Was thinking we need a passion thred....

Man i love chasing those Pine Bulls.[attachment=0:2izwyw9k]Pine-Bull-Sm.gif[/attachment:2izwyw9k]

Post up your fave shot....

CT


----------



## king eider (Aug 20, 2009)

ya this place could use a wholesome thread.

cold day on the way home from a week in the high country.


----------



## dkhntrdstn (Sep 7, 2007)

me putting a stalk on.









Rifle hunting with my Sister,my nephew and my wife 








river rat and me with a nice pile of birds.


----------



## Bears Butt (Sep 12, 2007)

My friend Bo, from Missouri on a special Utah LE muley hunt![attachment=0:3sc9u7pc]BoInTheSnow.JPG[/attachment:3sc9u7pc]


----------



## rjefre (Sep 8, 2007)

If this is a passion thread, then my passion is waterfowling and here is a pic from a couple of weeks ago with a few huntin buddies:


----------



## king eider (Aug 20, 2009)

rjefre said:


> If this is a passion thread, then my passion is waterfowling and here is a pic from a couple of weeks ago with a few huntin buddies:


that was a great hunt!! glad i could snap the photo for you!!!! 8)
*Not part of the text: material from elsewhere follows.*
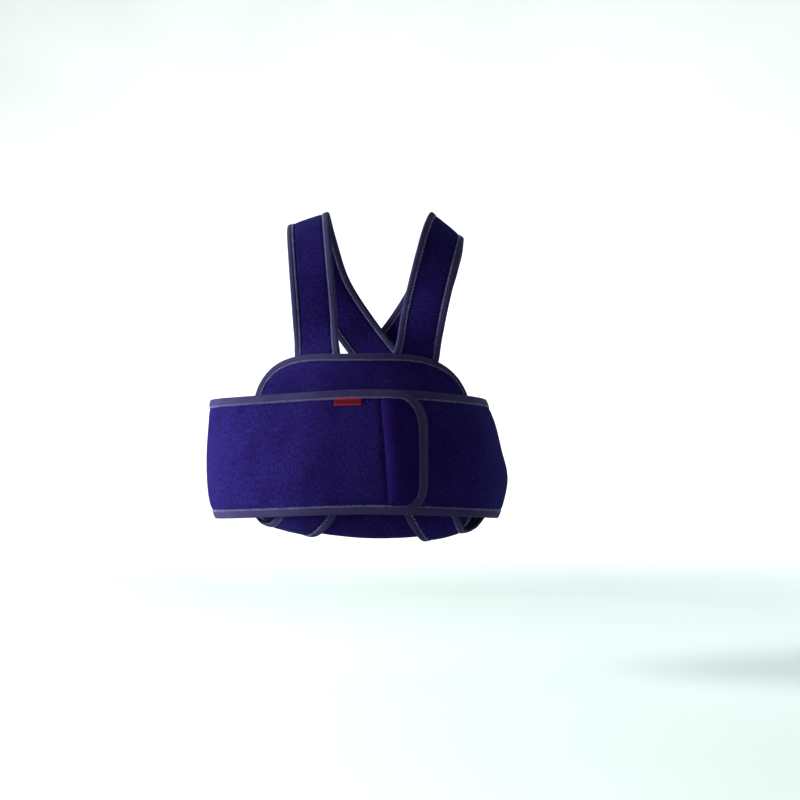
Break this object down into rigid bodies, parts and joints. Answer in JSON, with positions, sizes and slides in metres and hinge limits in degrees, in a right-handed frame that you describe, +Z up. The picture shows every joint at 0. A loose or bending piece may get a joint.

getting it done like no other R! Awesome!!!


----------



## 357bob (Sep 30, 2007)

Sons this year. I'm always happiest when he scores first.


----------



## Truelife (Feb 6, 2009)

If I look cold, it's because I was!









Here's another hunt, same two guys, 12 years earlier. Man what a truck that was........... I sure don't miss it.


----------



## stuckduck (Jan 31, 2008)

Sometimes its the photos on the hard drive that help you get through the off season!!!!!


----------



## dkhntrdstn (Sep 7, 2007)

357bob said:


> Sons this year. I'm always happiest when he scores first.


That a dandy swan right there. nice job and congrats to your son.


----------



## Riverrat77 (Sep 7, 2007)

Dustin, thanks for taking me out so often up there... and for getting me on my first swan. Those were some memorable hunts, even when the birds weren't doing their part. I'll have to buy you guys dinner at Lorena's one of these days before ice up so we can go out with the girls and hunt again.


----------



## dkhntrdstn (Sep 7, 2007)

Riverrat77 said:


> Dustin, thanks for taking me out so often up there... and for getting me on my first swan. Those were some memorable hunts, even when the birds weren't doing their part. I'll have to buy you guys dinner at Lorena's one of these days before ice up so we can go out with the girls and hunt again.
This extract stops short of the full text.